According to the EIA, more electricity is being generated from sources that do not release carbon dioxide as part of the generating process, as the industrial electrical generation sector moves towards more environmentally friendly power sources. Nuclear power generation increased 3% for the first four months of 2015 compared with the first four months of 2014, and renewable energy generation increased by 2% over the first four months of 2014.

Power Sector Generation Coal and Natgas Comparision

Although wind generation fell 7% because of relatively low wind resources, hydroelectric generation, which accounts for about half of all renewable energy generation in the electric power sector, increased 7%.

Clean Power Plan may mean 32% more natural gas use

Analysts at Sanford C. Bernstein & Co. said they expect the rule would increase utility consumption of natural gas by 7.1 Bcf/d, or 32%, enough to increase national demand by 10%. The coal industry, on the other hand, will likely see consumption drop 23% by 2020.

Coal Production by Region into 2040

While the bill is expected to boost support for natural gas use in industrial electricity, many in the industry say the version of the bill released in 2014 offered more for the natural gas industry. Nick Akins, CEO of Ohio-based American Electric Power Co. (ticker: AEP) said utilities are already moving to reduce emissions, but the plan could mean closing plants that are not paid off. This means consumers will have to pay for assets that do not provide them benefits, Akins told The Wall Street Journal. Despite this, Akins says utilities “will be reaching out to our states and be very factual and objective and see if we can comply.”

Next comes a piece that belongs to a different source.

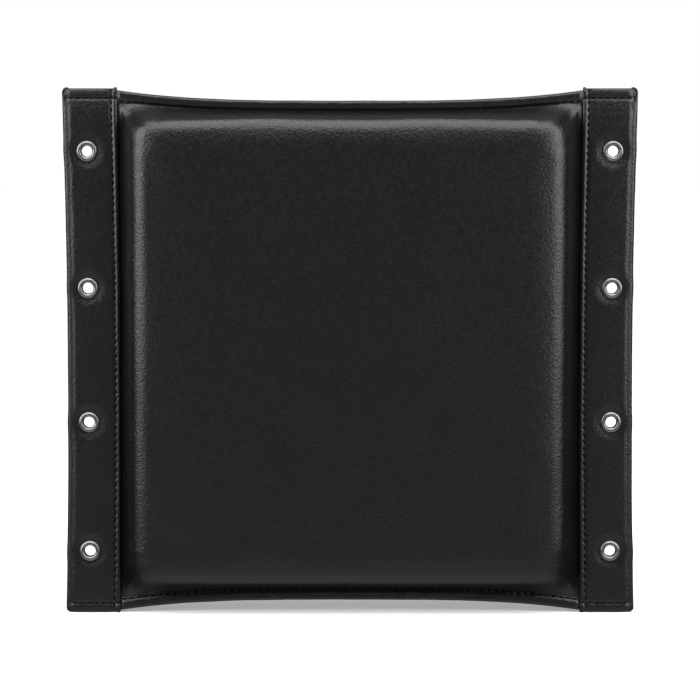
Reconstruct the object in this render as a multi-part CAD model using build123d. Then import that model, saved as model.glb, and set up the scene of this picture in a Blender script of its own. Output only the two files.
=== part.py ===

Other industry executives are concerned that the new rule seeks to prevent a wholesale shift to natural gas. The version of the Clean Power Plan released in 2014 relied on a large shift from coal to natural gas. The final regulation would remove that assumption and encourage states to move towards renewable projects. “We’re disappointed and discouraged that they [the administration] seem to be ignoring the fact that natural gas has greatly reduced emissions,” said Marty Durbin, CEO of America’s Natural Gas Alliance.

Litigation expected

More than a dozen states and the coal industry have promised to sue the EPA, with several states saying they will not comply. A note from Raymond James said, “new regulations start the clock on the inevitable litigation from the plan’s opponents.”

Most recently, the Supreme Court struck down the EPA’s Clean Air Act in a 5-to-4 decision, in which the EPA did not consider the costs to the power generation industry. The bill would have cost the industry an estimated $9.6 billion a year annually for $4-$6 million in benefits. Associate Justice Antonin Scalia said “EPA strayed far beyond [the bounds of reasonable interpretation] when it read [The Clean Air Act] to mean it could ignore cost when deciding whether to regulate power plants.”

Laurence Tribe, professor of constitutional law at Harvard University, said the version of the Clean Power Plan released last year was predicated on a flawed legal justification. The CPP is enforced through Section 111 of the Clean Air Act, but Tribe said, “This part of the law expressly says that it may not be used to regulate power plants where, as is the case in this situation, those plants are already being regulated as Congress contemplated under another part of the law, Section 112.”

The power generation industry is expected to spend more than $100 billion next year on capital projects, and will adjust its spending programs to reflect the new rules even as court challenges proceed, according to experts.